Réforme de l’allocation aux adultes handicapés : pourquoi les bénéficiaires la réclament

Discuté puis finalement rejeté jeudi 7 octobre à l’Assemblée nationale, le mode de calcul de l’allocation aux adultes handicapés fait débat. Elle dépend, pour les personnes en couple, des revenus de leur partenaire. Les bénéficiaires veulent sa déconjugalisation.

Elle est versée à 1,2 million de Français : l’AAH, allocation aux adultes handicapés, est une aide accordée aux personnes en situation de handicap. Créée en 1975, il s’agit d’une allocation conjugalisée : lorsque le bénéficiaire est en couple, le calcul du montant prend également en compte les revenus du partenaire. Déjà débattu en juin, le sujet est revenu sur la table aujourd’hui à l’Assemblée Nationale, avec une proposition de loi de l’opposition, qui souhaitait déconjugaliser l’AAH. Au terme de discussions animées, la proposition a finalement été rejetée par la majorité

Cette individualisation est notamment demandée par les associations et organisations. Vingt-deux d’entre elles, dont APF France Handicap, ont adressé mardi 5 octobre une lettre ouverte à Emmanuel Macron. “[Elle] doit permettre aux personnes concernées de vivre dignement et de manière indépendante de leur conjoint lorsqu’elles ne peuvent pas travailler ou que leur travail ne peut leur assurer des revenus suffisants pour leurs besoins de la vie quotidienne”, écrivent-elles. 

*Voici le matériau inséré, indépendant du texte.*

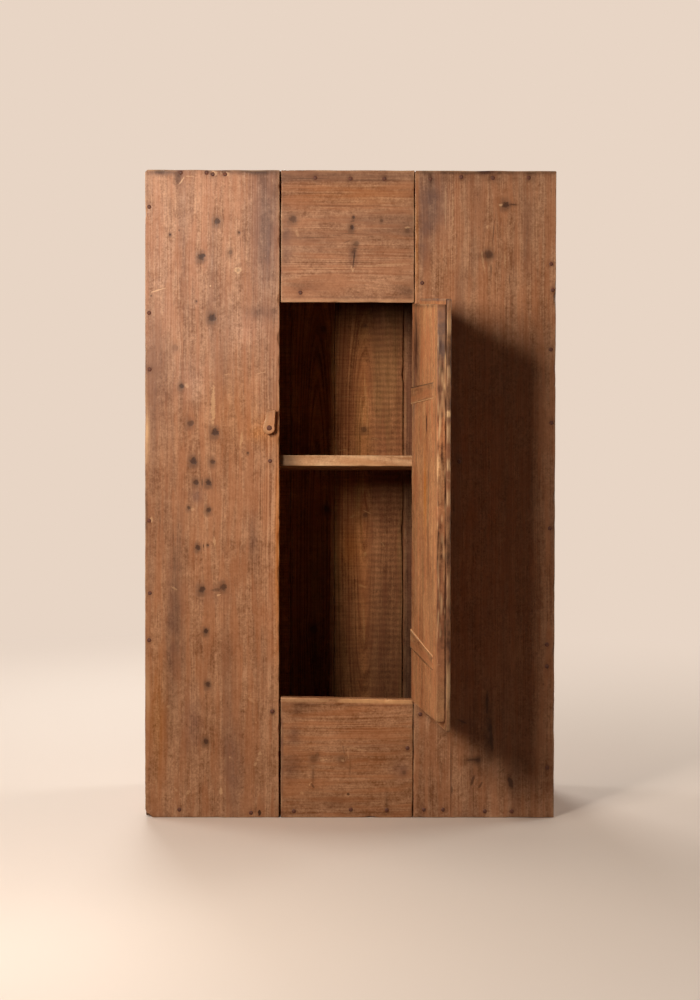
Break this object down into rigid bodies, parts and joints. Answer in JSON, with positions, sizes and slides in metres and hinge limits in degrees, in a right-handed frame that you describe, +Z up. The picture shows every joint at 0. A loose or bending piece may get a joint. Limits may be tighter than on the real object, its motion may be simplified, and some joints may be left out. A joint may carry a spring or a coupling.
{
  "type": "jelly cupboard",
  "caption": "Free-standing pantry cupboard of nailed pine boards, with a sloping shelf behind one lipped door on iron hinges, held shut by a wooden turn button.",
  "frame": {"origin": "on the floor, at the centre of the case's footprint, on the underside of the bottom boards; the open door is not counted in the footprint", "axes": "+Z up, -Y out of the front, +X to the right of someone who faces the front"},
  "size_m": [1.0282, 0.7686, 1.6216],
  "materials": {
    "waxed_pine": "aged reddish-brown wax, satin, worn edges",
    "bare_pine": "unfinished old pine, matt, saw-marked",
    "door_pine": "aged orange-brown pine, satin, gnarled lip",
    "button_wood": "hand-worn hardwood, satin",
    "forged_iron": "hammer-forged, dark brown rust patina",
    "nail_iron": "rusty hand-made nail"
  },
  "bodies": {
    "case": {"front_left_board": "waxed_pine", "front_right_board": "waxed_pine", "front_top_panel": "waxed_pine", "front_bottom_panel": "waxed_pine", "front_upper_batten": "bare_pine", "front_lower_batten": "bare_pine", "left_side_front_board": "waxed_pine", "right_side_front_board": "waxed_pine", "left_side_rear_board": "waxed_pine", "right_side_rear_board": "waxed_pine", "top_front_board": "waxed_pine", "top_rear_board": "waxed_pine", "bottom_front_board": "bare_pine", "bottom_rear_board": "bare_pine", "back_board_1": "bare_pine", "back_board_2": "bare_pine", "back_board_3": "bare_pine", "back_board_4": "bare_pine", "back_board_5": "bare_pine", "back_board_6": "bare_pine", "shelf_front_board": "bare_pine", "shelf_rear_board": "bare_pine", "shelf_left_cleat": "bare_pine", "shelf_right_cleat": "bare_pine", "upper_hinge_stile_leaf": "forged_iron", "upper_hinge_pin": "forged_iron", "lower_hinge_stile_leaf": "forged_iron", "lower_hinge_pin": "forged_iron", "front_top_nails": "nail_iron", "front_bottom_nails": "nail_iron", "front_left_nails": "nail_iron", "front_right_nails": "nail_iron", "front_batten_nails": "nail_iron", "shelf_front_nails": "nail_iron", "top_nails": "nail_iron", "side_bottom_nails": "nail_iron", "back_nails": "nail_iron", "cleat_nails": "nail_iron", "hinge_stile_nails": "nail_iron", "button_pivot": "nail_iron"},
    "door": {"door_board": "door_pine", "door_upper_batten": "door_pine", "door_lower_batten": "door_pine", "upper_hinge_door_leaf": "forged_iron", "lower_hinge_door_leaf": "forged_iron", "door_batten_nails": "nail_iron", "hinge_door_nails": "nail_iron"},
    "button": {"turn_button": "button_wood"}
  },
  "joints": [
    {"name": "door_swing", "type": "hinge", "parent": "case", "child": "door", "pos_m": [0.1745, -0.2075, 0.7568], "axis": [0, 0, 1], "range_deg": [-98.1, 41.9]},
    {"name": "button_turn", "type": "hinge", "parent": "case", "child": "button", "pos_m": [-0.202, -0.2025, 0.978], "axis": [0, -1, 0], "range_deg": [-90, 90]}
  ]
}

Une impression de “faire l’aumône”

A Muret (Haute-Garonne), Dominique, 60 ans, fait partie des 270.000 personnes à la fois en couple et bénéficiaires de l’AAH. Touchant cette allocation depuis ses 21 ans, ce n’est que depuis la retraite de son mari Gérard – et que ses revenus ont donc diminué – qu’elle peut recevoir l’aide à taux plein, soit 904 euros par mois. “Mais avant, je devais faire avec une petite allocation, qui évoluait entre 300 et 350 euros par mois”, raconte-t-elle. Une situation de dépendance financière, qui peut entraîner des problèmes. “Le fait d’être lié à son conjoint au niveau de l’argent, c’est très compliqué. Ça peut être une source de violences, ou de maltraitances”, rappelle Christel Cortial, salariée de l’APF France Handicap en Haute-Garonne. Ce n’est pas le cas de Dominique, mais elle a parfois eu l’impression de “faire l’aumône”. “Ce n’est pas évident de toujours demander à son conjoint de l’argent, dès qu’on veut faire une sortie ou s’acheter quelque chose. De mon point de vue, c’est une discrimination”, tranche-t-elle.

Pour la première fois cette année, Armelle, 33 ans, a fait une demande pour percevoir l’AAH. “Je suis reconnue comme travailleuse handicapée. La MDPH (maison départementale des personnes handicapées) m’a dit qu’en fonction de mes revenus, j’étais éligible à l’allocation. Mais mon mari a un salaire trop élevé. Ça m’empêche de la recevoir”. Elle estime que la déconjugalisation lui permettrait d’être plus libre : “Je pourrais me sentir indépendante, pouvoir financer moi-même ma vie, et peut-être aussi reprendre des études. La dépendance financière, ça entraîne de la précarité. Ça n’aide pas à aller mieux.” 

A la déconjugalisation, le gouvernement préfère la formule de l’abattement forfaitaire : 5.000 € seront déduits sur les revenus du conjoint qui ne touche pas l’AAH, avec une majoration de 1.100 € par enfant. Pour 120.000 couples, cette mesure représenterait un gain moyen de 110 € mensuels, précise l’AFP. Une décision qui n’est pas viable pour Christel Cortial, de l’APF France Handicap en Haute-Garonne: “Ça bénéficierait à moins de la moitié des personnes en couple touchant l’AAH. Et ça ne résout pas l’enjeu de l’indépendance”. Cette nouvelle mesure entrera en vigueur le 1er janvier 2022.